The grants were ostensibly intended to prevent crime — yet they became political slush funds handed out without scrutiny.
As Chief Executive of the city, Paul Young bears ultimate responsibility.
He controls the budget. He sets administrative policies. He signs contracts. His hands are directly on the wheel. And yet, while shootings soar and repeat offenders cycle through the courts, he diverted anti-crime funds into the pockets of his political allies.
The consequences have been catastrophic:
- 56% of arrests dismissed in 2024 — more than 10,000 suspects released
- City police voicing frustration and confusion about dropped charges
- Court systems described as a “black hole” by public data experts
- No RFP process for crime prevention grants — blocking legitimate groups from applying
- Millions quietly funneled to insiders while citizens beg for solutions
In a city desperate for real leadership, Memphis got politics and pay-to-play favoritism instead.

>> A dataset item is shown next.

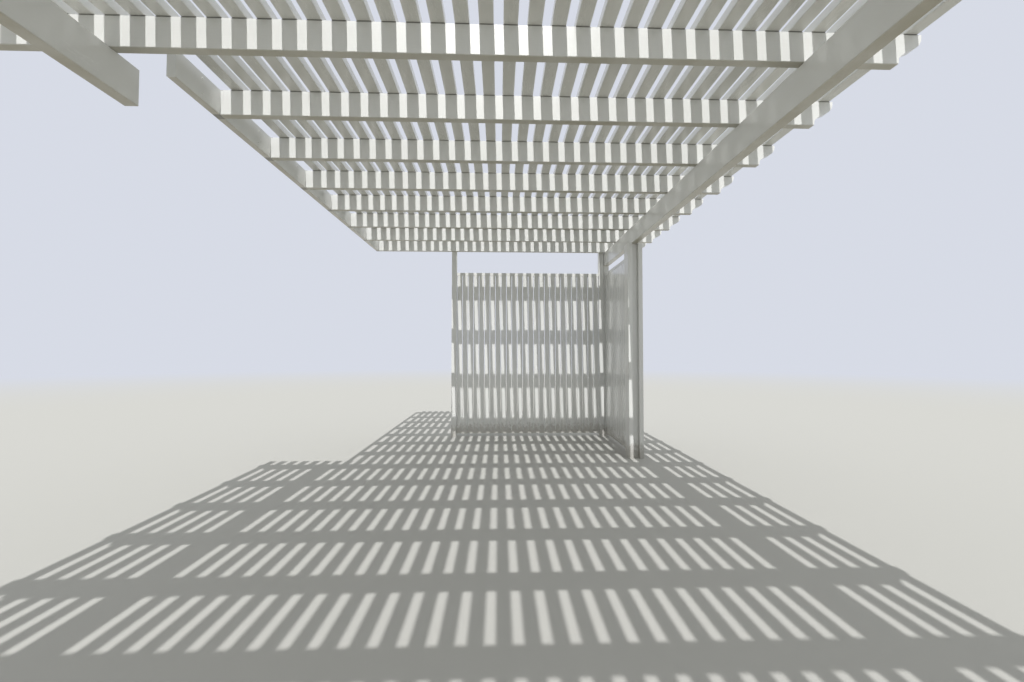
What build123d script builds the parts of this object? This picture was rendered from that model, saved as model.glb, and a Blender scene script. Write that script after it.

“This isn’t just failure — this is engineered dysfunction,” said one city of Memphis insider privately after the hearing.
Public safety is not a game. Nor should it be a scheme.
Who else is responsible? The evidence points directly to a trio of failed leadership:
- Mayor Paul Young, whose self-dealing grants to friends and whose refusal to confront rampant corruption and collapse has turned City Hall into an epicenter of dysfunction. He controls the budget. He manages public safety coordination. He sets the tone. And in the most galling abuse of power to date, Young has quietly funneled millions of dollars in crime prevention grants to insiders and allies—without even issuing a public RFP process.
Police Chief C.J. Davis likewise plays a central role. While she is right to raise concerns about case dismissals, the police department bears responsibility for case quality. Dismissals often stem from weak evidence, lack of witness cooperation, or improper arrests. A competent police force should deliver airtight cases. Poor case preparation only enables defense attorneys to win dismissals with ease.
The Shelby County District Attorney’s Office, however, is equally (if not more) at fault. The DA decides what cases to prosecute. If they are dropping cases en masse without explanation or strategic prosecutorial discretion, they are signaling a failure of duty. Prosecutors are gatekeepers of accountability. When they fail, justice collapses.
Finally, the Shelby County judicial system (judges and magistrates) must also be scrutinized. Weak judicial oversight or reluctance to hold repeat offenders can erode public trust and enable crime cycles.
Yet, it is Mayor Paul Young’s failure to coordinate these branches of justice that looms largest. As mayor, he holds the bully pulpit. He controls the budget- a point his friends and insiders rejoice over. He oversees the executive branch. His abdication of responsibility — visible in every broken process and unanswered question — is perhaps the most alarming fact of all.
Memphis is living through a public safety nightmare enabled by political cowardice. When crime is rampant, corruption unchecked, and justice routinely denied, no official gets a free pass.
In a city where more than half of arrests vanish without consequences, those in power — from Mayor Paul Young, to Police Chief Davis, to DA Mulroy, to local judges — are no longer guardians of justice. They are accomplices in its destruction.